United Bamboo Fall/Winter 2005 Ad Campaign. Photo by Cris Moor

Were you guys making womenswear or menswear? 
Just womenswear. All very preppy looking. Except something about it wasn't right.
Where did you sell it?
Steven Allen was one of the first people that really supported Bernadette Corporation. He carried United Bamboo and also sold our line in his showroom. We also sold to all the smaller shops in New York. It was really beneficial for us to sell in Japan. It helped that Miho is Japanese. Japan is an island nation and in their culture individualism is really discouraged. But if a Japanese person breaks out of that, they consider that to be quite an achievement, especially if he or she gets noticed in another country. We did well in the Japanese market, more so than in the US.

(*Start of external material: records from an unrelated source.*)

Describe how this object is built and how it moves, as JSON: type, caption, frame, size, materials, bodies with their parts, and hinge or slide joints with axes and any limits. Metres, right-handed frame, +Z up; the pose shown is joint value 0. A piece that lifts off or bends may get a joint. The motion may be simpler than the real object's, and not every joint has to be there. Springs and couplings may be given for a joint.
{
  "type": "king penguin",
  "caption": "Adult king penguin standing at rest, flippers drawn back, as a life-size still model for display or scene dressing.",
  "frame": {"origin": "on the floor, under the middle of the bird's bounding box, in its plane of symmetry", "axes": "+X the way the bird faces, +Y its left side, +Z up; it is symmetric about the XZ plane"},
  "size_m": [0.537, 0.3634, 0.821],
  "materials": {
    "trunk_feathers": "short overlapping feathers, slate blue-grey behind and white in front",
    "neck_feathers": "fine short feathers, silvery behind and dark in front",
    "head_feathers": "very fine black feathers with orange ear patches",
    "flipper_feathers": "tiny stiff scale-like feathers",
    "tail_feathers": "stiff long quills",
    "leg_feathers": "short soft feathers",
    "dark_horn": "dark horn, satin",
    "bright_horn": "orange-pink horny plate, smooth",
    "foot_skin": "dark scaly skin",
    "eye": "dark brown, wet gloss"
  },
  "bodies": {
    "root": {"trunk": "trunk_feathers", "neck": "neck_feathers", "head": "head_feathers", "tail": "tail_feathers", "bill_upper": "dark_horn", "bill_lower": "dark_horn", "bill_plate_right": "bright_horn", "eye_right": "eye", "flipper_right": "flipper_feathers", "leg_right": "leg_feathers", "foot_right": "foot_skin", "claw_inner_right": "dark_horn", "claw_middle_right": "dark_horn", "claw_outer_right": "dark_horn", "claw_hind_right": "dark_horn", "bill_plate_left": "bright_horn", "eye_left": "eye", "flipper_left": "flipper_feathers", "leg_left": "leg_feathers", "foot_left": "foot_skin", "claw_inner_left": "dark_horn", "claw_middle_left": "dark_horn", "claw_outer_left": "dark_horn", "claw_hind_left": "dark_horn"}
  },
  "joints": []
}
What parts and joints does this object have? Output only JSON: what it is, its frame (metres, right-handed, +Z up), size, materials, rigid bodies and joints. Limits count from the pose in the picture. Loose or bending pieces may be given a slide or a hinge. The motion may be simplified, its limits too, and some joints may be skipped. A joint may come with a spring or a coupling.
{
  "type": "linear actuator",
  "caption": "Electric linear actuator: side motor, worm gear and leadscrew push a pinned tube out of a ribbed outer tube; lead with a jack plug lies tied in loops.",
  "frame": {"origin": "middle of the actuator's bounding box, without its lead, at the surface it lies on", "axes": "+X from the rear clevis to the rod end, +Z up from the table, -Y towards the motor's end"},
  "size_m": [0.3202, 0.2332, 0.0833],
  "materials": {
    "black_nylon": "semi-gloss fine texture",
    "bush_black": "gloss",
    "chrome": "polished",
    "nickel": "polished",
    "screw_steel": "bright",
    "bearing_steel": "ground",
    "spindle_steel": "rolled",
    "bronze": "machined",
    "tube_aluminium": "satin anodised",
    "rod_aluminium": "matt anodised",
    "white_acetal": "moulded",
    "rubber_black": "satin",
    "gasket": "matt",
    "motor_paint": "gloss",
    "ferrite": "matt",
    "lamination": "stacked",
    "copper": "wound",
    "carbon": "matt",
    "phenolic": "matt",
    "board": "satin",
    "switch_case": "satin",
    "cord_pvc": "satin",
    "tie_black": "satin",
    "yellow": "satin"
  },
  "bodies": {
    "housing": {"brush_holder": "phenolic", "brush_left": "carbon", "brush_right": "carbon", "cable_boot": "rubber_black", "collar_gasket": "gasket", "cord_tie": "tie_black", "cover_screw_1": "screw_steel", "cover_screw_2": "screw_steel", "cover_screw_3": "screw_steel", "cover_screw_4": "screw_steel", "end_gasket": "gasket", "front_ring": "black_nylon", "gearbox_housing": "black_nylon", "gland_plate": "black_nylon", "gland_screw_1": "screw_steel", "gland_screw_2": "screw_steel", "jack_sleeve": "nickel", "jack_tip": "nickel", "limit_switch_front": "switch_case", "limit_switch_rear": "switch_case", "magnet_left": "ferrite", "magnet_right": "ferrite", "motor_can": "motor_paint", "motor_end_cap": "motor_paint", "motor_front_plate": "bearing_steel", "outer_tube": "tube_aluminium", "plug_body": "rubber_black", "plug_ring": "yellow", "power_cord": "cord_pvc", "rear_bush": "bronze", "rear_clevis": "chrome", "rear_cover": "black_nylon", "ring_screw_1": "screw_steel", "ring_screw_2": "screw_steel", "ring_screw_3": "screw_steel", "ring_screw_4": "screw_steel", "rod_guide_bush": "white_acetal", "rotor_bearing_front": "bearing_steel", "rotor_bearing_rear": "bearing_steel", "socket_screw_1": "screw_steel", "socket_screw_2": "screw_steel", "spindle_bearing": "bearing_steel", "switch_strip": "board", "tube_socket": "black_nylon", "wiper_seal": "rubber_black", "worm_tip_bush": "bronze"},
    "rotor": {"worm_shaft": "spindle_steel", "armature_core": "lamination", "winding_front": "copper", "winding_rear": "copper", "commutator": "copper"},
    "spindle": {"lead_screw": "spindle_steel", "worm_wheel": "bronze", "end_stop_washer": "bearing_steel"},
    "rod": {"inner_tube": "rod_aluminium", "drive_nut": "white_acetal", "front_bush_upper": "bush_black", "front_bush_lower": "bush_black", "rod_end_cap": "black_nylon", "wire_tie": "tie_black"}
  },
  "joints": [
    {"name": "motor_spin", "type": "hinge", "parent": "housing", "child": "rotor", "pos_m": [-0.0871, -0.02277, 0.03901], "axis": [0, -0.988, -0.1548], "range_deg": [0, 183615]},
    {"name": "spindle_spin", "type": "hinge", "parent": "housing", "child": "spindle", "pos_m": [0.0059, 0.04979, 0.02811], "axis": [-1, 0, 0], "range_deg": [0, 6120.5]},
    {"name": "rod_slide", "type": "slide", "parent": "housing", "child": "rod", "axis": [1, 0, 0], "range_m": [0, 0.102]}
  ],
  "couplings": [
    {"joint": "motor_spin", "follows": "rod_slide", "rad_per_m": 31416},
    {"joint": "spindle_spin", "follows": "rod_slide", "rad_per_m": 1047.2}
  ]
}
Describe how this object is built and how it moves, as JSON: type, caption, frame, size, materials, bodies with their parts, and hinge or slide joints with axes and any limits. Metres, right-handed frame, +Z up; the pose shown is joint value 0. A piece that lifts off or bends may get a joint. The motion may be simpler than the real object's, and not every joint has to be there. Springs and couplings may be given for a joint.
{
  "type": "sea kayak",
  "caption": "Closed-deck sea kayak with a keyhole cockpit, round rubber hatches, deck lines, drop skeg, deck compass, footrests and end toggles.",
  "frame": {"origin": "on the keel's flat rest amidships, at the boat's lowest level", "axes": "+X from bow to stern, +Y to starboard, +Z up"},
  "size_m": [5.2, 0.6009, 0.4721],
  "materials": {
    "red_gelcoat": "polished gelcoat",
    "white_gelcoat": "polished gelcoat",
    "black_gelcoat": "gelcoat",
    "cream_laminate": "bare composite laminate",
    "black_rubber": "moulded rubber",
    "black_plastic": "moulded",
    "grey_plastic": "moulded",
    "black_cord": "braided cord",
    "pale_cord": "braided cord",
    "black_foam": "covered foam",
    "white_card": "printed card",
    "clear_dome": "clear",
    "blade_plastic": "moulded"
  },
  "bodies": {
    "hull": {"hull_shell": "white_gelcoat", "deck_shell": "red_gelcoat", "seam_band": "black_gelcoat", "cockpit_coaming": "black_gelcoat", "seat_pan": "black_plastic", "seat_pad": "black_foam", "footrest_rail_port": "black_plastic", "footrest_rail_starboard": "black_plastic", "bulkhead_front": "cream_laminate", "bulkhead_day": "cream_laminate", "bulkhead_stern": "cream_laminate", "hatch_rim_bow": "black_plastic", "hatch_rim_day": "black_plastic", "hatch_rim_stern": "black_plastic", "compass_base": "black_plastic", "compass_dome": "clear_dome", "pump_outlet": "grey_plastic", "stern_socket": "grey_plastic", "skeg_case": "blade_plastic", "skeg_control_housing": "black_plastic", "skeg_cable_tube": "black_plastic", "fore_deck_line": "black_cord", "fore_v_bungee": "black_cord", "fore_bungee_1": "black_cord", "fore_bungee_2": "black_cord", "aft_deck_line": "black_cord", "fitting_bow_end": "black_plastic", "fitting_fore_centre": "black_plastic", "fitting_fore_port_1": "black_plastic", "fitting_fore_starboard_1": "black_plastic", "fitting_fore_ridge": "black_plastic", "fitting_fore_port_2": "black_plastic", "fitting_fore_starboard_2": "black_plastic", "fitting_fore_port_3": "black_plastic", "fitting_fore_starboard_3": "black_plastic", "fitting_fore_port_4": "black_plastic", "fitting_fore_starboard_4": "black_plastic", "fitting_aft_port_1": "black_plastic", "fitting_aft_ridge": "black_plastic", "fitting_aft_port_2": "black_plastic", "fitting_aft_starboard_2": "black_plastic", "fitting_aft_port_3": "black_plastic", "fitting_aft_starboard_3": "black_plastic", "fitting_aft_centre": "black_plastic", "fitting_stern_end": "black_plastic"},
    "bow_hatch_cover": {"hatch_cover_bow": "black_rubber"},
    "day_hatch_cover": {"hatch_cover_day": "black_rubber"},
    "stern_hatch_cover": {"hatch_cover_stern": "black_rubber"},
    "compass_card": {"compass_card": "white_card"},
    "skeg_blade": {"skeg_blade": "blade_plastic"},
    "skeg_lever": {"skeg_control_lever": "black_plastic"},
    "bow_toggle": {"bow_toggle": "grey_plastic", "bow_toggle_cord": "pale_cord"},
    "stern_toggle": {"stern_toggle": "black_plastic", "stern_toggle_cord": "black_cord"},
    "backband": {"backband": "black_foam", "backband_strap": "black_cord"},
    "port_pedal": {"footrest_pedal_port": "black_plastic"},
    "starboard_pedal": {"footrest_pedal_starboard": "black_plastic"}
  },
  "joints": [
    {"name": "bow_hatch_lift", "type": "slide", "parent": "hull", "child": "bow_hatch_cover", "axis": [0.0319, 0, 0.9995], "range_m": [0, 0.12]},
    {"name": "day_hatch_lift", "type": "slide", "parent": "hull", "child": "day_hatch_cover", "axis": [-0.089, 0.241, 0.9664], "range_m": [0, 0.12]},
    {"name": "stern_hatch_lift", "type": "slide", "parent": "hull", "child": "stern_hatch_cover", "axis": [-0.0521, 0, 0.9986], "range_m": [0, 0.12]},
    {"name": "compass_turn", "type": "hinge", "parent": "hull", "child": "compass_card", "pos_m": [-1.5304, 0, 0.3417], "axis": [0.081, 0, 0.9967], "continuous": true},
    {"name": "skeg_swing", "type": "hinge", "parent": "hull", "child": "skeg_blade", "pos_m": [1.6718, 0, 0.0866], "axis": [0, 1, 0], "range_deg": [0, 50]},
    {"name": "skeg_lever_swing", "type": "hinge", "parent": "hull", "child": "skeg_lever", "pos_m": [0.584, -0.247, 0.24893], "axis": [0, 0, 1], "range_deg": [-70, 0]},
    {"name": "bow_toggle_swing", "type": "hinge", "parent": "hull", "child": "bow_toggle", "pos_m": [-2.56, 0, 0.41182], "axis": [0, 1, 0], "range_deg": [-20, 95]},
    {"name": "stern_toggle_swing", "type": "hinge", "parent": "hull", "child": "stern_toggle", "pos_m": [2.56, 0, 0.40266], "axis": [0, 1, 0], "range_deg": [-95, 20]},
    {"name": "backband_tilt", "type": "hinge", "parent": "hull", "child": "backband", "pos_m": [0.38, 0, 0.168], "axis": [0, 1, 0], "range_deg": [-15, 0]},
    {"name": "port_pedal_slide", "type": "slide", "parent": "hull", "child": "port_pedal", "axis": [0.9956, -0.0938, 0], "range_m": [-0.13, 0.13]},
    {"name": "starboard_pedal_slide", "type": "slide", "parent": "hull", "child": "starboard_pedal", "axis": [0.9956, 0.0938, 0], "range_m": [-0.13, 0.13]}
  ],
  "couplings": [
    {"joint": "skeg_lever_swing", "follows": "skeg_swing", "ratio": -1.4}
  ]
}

United Bamboo seems like a company that Americans might think comes from Japan.
Yeah, sometimes it works to your advantage, but sometimes it doesn’t. 
What do you mean?
Fashion is full of contradiction. People want you to change all the time, but, at the same time, they don’t want you to change at all. They want consistency, but if you do the same thing all the time they call it boring. So the brand identity or the underlying theme must remain the same, but every season I need do something different. I don’t have a different idea each season. Instead, I have an overall brand story where I try to show the progression from season to season with how we get better as designers. The things that we design become either more intricate or more subtle.
So there is a goal of improvement instead of something new.  
Exactly. Each collection is neither an endpoint nor a destination. It’s like a cut off point of where you really are at that moment.